Bikes are available for hire in most tourist towns (alternatively, just ask at your guesthouse – they’ll probably have or know someone who has a spare bike knocking around, or who will be prepared to surrender their own to you for a small price). In some places it’s also possible to hire good-quality mountain bikes. Costs vary wildly, but will rarely be more than a few dollars a day, often much less.
Yoga isn’t nearly as established in Sri Lanka as it is in India, although many of the island’s numerous Ayurvedic centres now offer classes as part of their treatment plans, and it’s sometimes possible to enrol for them without taking an Ayurveda course. Otherwise, your options are pretty limited.

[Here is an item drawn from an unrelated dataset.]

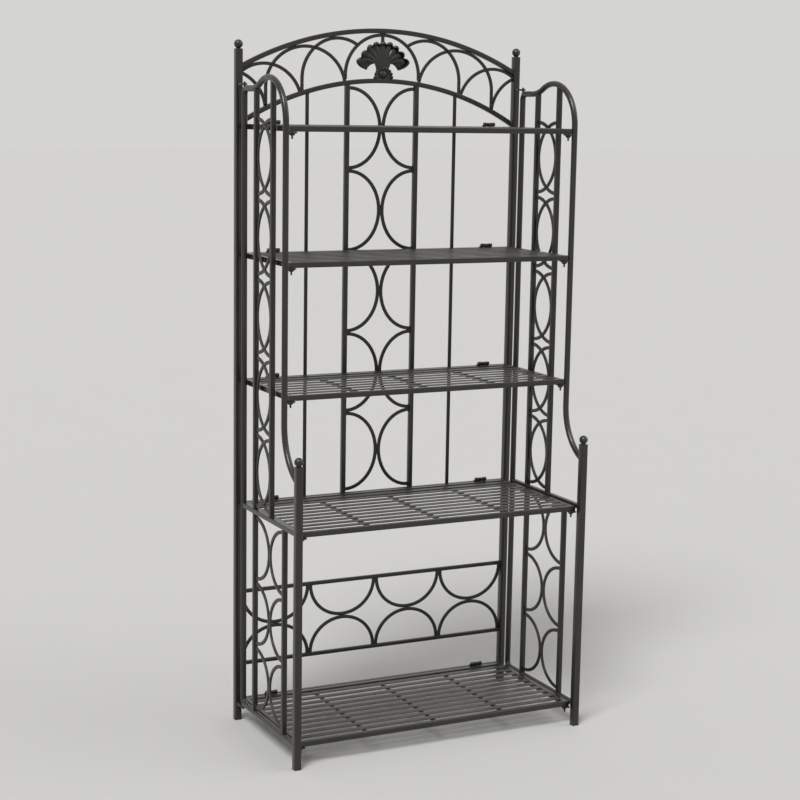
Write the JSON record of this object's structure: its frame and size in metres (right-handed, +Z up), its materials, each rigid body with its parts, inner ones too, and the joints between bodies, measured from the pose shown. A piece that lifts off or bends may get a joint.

Meditation courses are mainly concentrated around Kandy.
Balloon trips are offered by various companies, offering a spectacular bird’s-eye view of the island. Most flights are around the Cultural Triangle, particularly in the Dambulla and Sigiriya area, though flights are also sometimes offered in other areas, particularly the south coast.
Horseriding day-trips and longer tours can be arranged at various locations around the island, including Dambulla, Sigiriya, Nuwara Eliya, Tissamaharama, Kalpitiya and Bentota.
Sri Lanka has three gorgeous golf courses, at Colombo, Kandy and Nuwara Eliya; a number of operators offer special golfing tours.